En el corazón de cada mujer y cada hombre de este hermoso planeta ha sido inscrito el nombre de una rosa que sólo para ella o él ha existido desde la primera edad del mundo. Todos buscamos, día y noche, lo sepamos o no, reconocer su dulce aroma.

No se puede vivir sin que exista un para qué, un motivo.

A veces pasa que nos olvidamos de todo esto y andamos por la vida como despistados, mirando las puntas de nuestros zapatos y con los puños hundidos en los bolsillos del pantalón. Basta recordar el hambre que alguna vez tuvimos; entonces sentimos de nuevo un poder hermoso y vital que vuelve a llenarnos y que terminará desbordándose otra vez por nuestras manos y nuestra boca en forma de actos y palabras.

La llama del espíritu humano a veces palidece, es verdad, pero recordemos que está condenada a no extinguirse nunca.
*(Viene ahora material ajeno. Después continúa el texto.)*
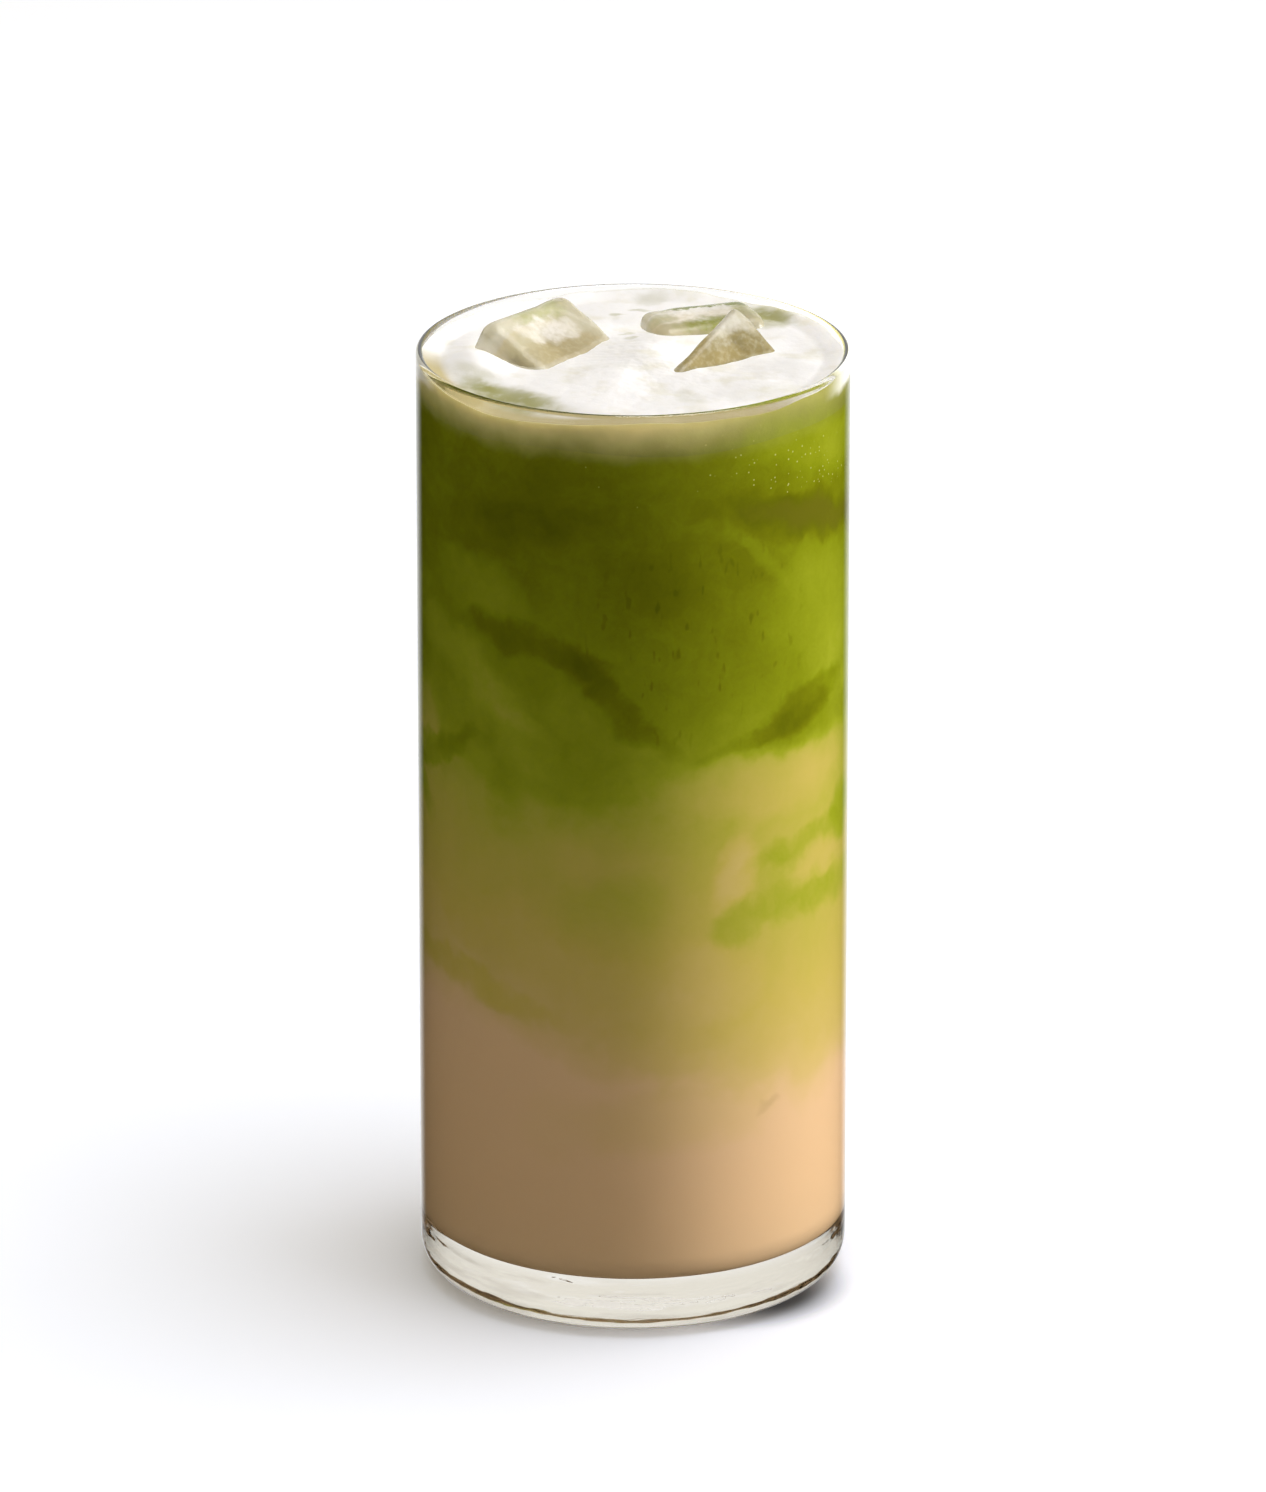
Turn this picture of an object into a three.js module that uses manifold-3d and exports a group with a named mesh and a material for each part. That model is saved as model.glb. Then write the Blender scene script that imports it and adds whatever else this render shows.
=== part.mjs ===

Nuestra inmortalidad ha hecho escala en la carne, eso es todo.

He visto en la universidad alumnos de ochenta años aprendiendo español y en las calles llenas de hielo a un anciano de noventa correr por las mañanas. Ernesto Sabato, uno de mis escritores favoritos, escribía y pintaba las tristezas más dulces del mundo a sus cien años.

¡A mí que no me jodan con ese asunto de la edad!

Les mando un abrazo, amigos.

Proyecto para hoy: organizar los papeles del semestre que va a comenzar. Ayer, por cierto, estuve viendo la lista de mis alumnos; reconocí dos o tres nombres pero el resto son completos desconocidos. Sólo le pido a Dios que me dé la fuerza y la inteligencia suficientes para mover sus cabezas y conmover sus corazones. Que así sea.